* **Given problem**: Reproduce the top of the data verbatim, through and including the line that contains "const FOOT = 1.5;".

++++ Materials provided ++++

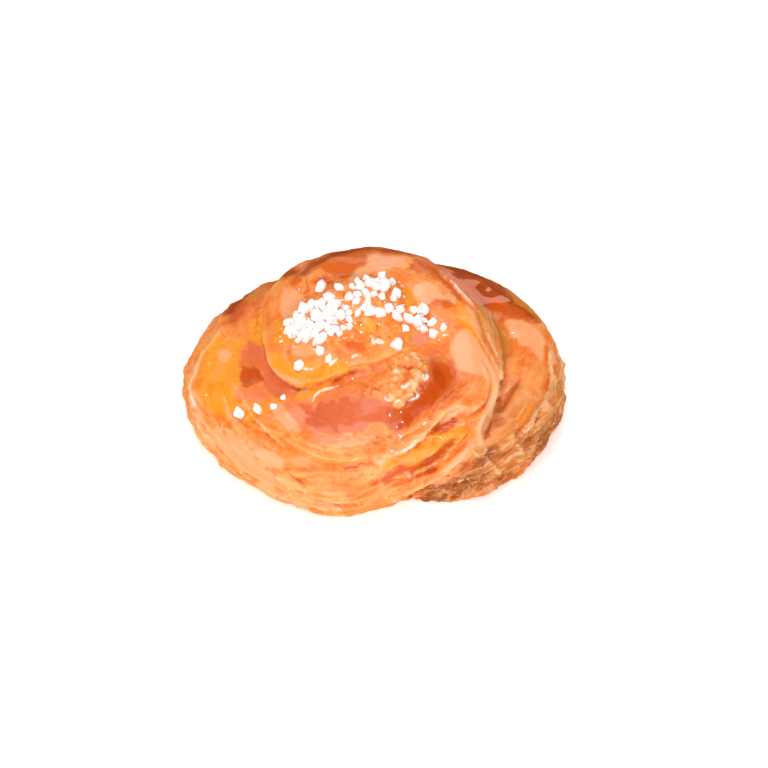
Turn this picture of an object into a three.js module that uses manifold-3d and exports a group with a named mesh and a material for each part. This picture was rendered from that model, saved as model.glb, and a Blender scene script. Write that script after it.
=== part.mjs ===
// A glazed ensaimada: one strip of laminated dough rolled into a rising spiral, with pearl sugar stuck to its
// crown. Millimetres, +Z up. The bun rests on its flat baked base at z = 0, and the origin is the middle
// of that base. The strip's outer end is tucked in at the front right, and its inner end is the crown.
import * as THREE from "three";
import { mergeVertices } from "three/addons/utils/BufferGeometryUtils.js";
import Module from "manifold-3d";

const wasm = await Module();
wasm.setup();

const { sin, cos, atan2, PI, abs, hypot, min, max, pow, round } = Math;
const DEG = PI / 180;

// The roll: the strip winds anticlockwise from above, from its tucked tail to the crown.
const AXIS_X = -4.72; // the spiral's axis, from the middle of the bun's box
const AXIS_Y = -0.15;
const FOOT = 1.5; // how far a section reaches below the base before it is cut flat

// Stations along the strip, by turn in degrees: its outer and inner radius, the height of its crest and of
// its widest point, how much its top leans, as rise for each millimetre towards the axis, and how square its
// outline is, as the power of a superellipse: 2 is an ellipse, and more is squarer.
const STATIONS = [
  { turn: -70, outer: 37, inner: 33.5, crest: 4, belly: 2, lean: 0, square: 2.2 },
  { turn: -58, outer: 45, inner: 32, crest: 12, belly: 6, lean: 0, square: 2.5 },
  { turn: -40, outer: 51.6, inner: 32, crest: 18.5, belly: 9.5, lean: 0, square: 2.8 },
  { turn: 0, outer: 57.8, inner: 35, crest: 22, belly: 10, lean: 0, square: 3.1 },
  { turn: 45, outer: 52.3, inner: 33, crest: 24.5, belly: 9, lean: 0.1, square: 2.5 },
  { turn: 90, outer: 44.5, inner: 26, crest: 20, belly: 8, lean: 0.1, square: 2.5 },
  { turn: 140, outer: 46.5, inner: 24, crest: 23, belly: 8, lean: 0.15, square: 2.5 },
  { turn: 180, outer: 48.5, inner: 20, crest: 21.5, belly: 9.5, lean: 0.12, square: 2.6 },
  { turn: 225, outer: 43.8, inner: 17, crest: 21, belly: 7, lean: 0.2, square: 2.8 },
  { turn: 265, outer: 44.5, inner: 11, crest: 22, belly: 7, lean: 0.25, square: 2.8 },
  { turn: 292, outer: 40.6, inner: 13, crest: 23.5, belly: 9, lean: 0.2, square: 2.8 },
  { turn: 325, outer: 41.8, inner: 23, crest: 26, belly: 14, lean: 0.1, square: 2.6 },
  { turn: 360, outer: 41.2, inner: 15, crest: 32, belly: 18, lean: 0.2, square: 2.6 },
  { turn: 405, outer: 38.5, inner: 8, crest: 37, belly: 20, lean: 0.1, square: 2.6 },
  { turn: 450, outer: 34, inner: 5, crest: 38, belly: 20, lean: 0, square: 2.6 },
  { turn: 495, outer: 33.6, inner: 4, crest: 35.5, belly: 19, lean: 0, square: 2.5 },
  { turn: 530, outer: 28, inner: 2, crest: 30, belly: 18, lean: 0, square: 2.5 },
  { turn: 560, outer: 20, inner: 0, crest: 25, belly: 16, lean: 0, square: 2.5 },
];
const CUTS = [-70, 130, 330, 560]; // the strip is made in lengths of less than a turn

// The middle of the roll, where its turns are baked into one another: radius and height down its outline.
const HEART = [
  [38, 8],
  [33, 17],
  [27, 22],
  [15, 27],
  [0, 30],
];

// Domes that stand in the roll, from its axis: middle, half length and half width, turn of the length from
// +X, height of the widest level, rise above it, climb for each millimetre along the length, and how square
// the outline is from the side, as the power of a superellipse: under 2 it comes to a soft peak.
const CROWN = { x: 0, y: 6, long: 39, wide: 34, turn: 20, base: 8, rise: 32.5, climb: 0.03, square: 1.5 };
const TONGUE = { x: 6, y: -15, long: 29, wide: 21, turn: 18, base: 12, rise: 16.5, climb: 0.15, square: 2.2 };

// Laminations: ledges that run along the roll's wall, where the edges of its layers show.
const LEDGE = { every: 17, depth: 0.5, wander: 9 }; // degrees round the section, millimetres, degrees
const FOLD = { from: 275, to: 352, soft: 18, depth: 1, slant: 0.55 }; // deep slanting folds, front right
const LUMP = 0.35; // height of the broad unevenness of the dough

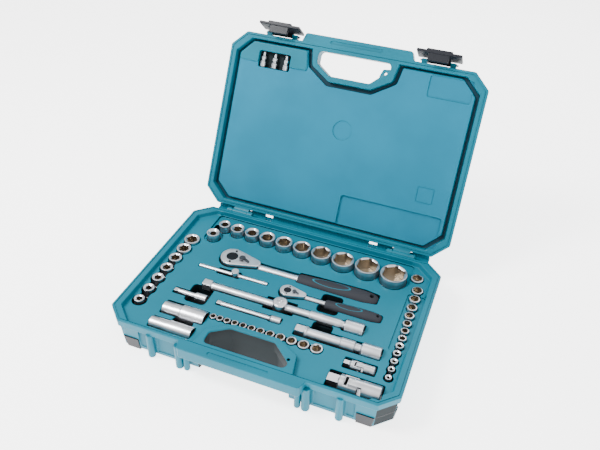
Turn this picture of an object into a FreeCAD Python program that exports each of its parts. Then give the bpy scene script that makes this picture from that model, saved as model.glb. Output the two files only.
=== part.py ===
"""Socket wrench set in a hinged carrying case, standing open. Millimetres.

The origin is on the table under the middle of the case. +X runs along the hinge to the right,
+Y towards the hinge and +Z up. The lid is drawn closed and then turned open about the hinge.
"""
import FreeCAD, Part
import math
import os

V = FreeCAD.Vector

# Case
HALF_W = 215.0  # half the width of the rim
HALF_D = 147.2  # half the depth of the rim
RIM_Z = 56.0  # height of the rim, where base and lid meet
CORNER_X = 25.0  # length of a corner's bevel along X
CORNER_Y = 24.0
DRAFT = 7.0  # how far the walls lean in from rim to floor
WALL = 2.5  # thickness of the moulded skin
FLANGE = 13.0  # width of the flat rim at the sides
FLANGE_FRONT = 5.7
TRAY_Z = 48.0  # top of the tool tray
SHELF_Z = 45.0  # lower shelf round the standing sockets
LID_TOP_Z = 88.0
LID_OPEN = 118.3  # angle of the open lid, in degrees
PANEL_Z = 60.0  # the lid's inner panel
CHANNEL_Z = 66.0  # bottom of the channel round the panel
PANEL_EDGE = 17.5  # distance of the panel's edge from the rim's outside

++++

* **Correct output**:
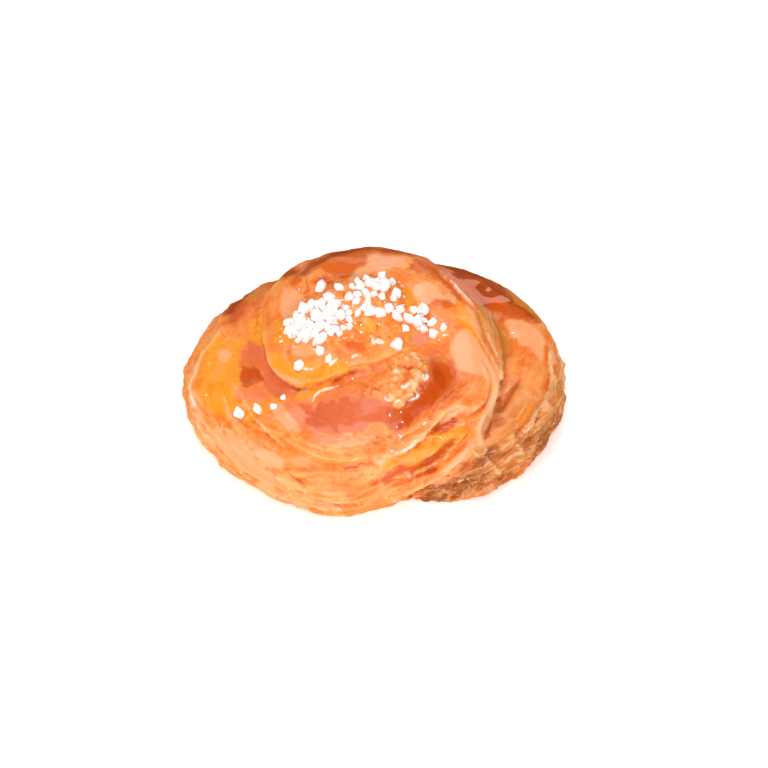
Turn this picture of an object into a three.js module that uses manifold-3d and exports a group with a named mesh and a material for each part. This picture was rendered from that model, saved as model.glb, and a Blender scene script. Write that script after it.
=== part.mjs ===
// A glazed ensaimada: one strip of laminated dough rolled into a rising spiral, with pearl sugar stuck to its
// crown. Millimetres, +Z up. The bun rests on its flat baked base at z = 0, and the origin is the middle
// of that base. The strip's outer end is tucked in at the front right, and its inner end is the crown.
import * as THREE from "three";
import { mergeVertices } from "three/addons/utils/BufferGeometryUtils.js";
import Module from "manifold-3d";

const wasm = await Module();
wasm.setup();

const { sin, cos, atan2, PI, abs, hypot, min, max, pow, round } = Math;
const DEG = PI / 180;

// The roll: the strip winds anticlockwise from above, from its tucked tail to the crown.
const AXIS_X = -4.72; // the spiral's axis, from the middle of the bun's box
const AXIS_Y = -0.15;
const FOOT = 1.5; // how far a section reaches below the base before it is cut flat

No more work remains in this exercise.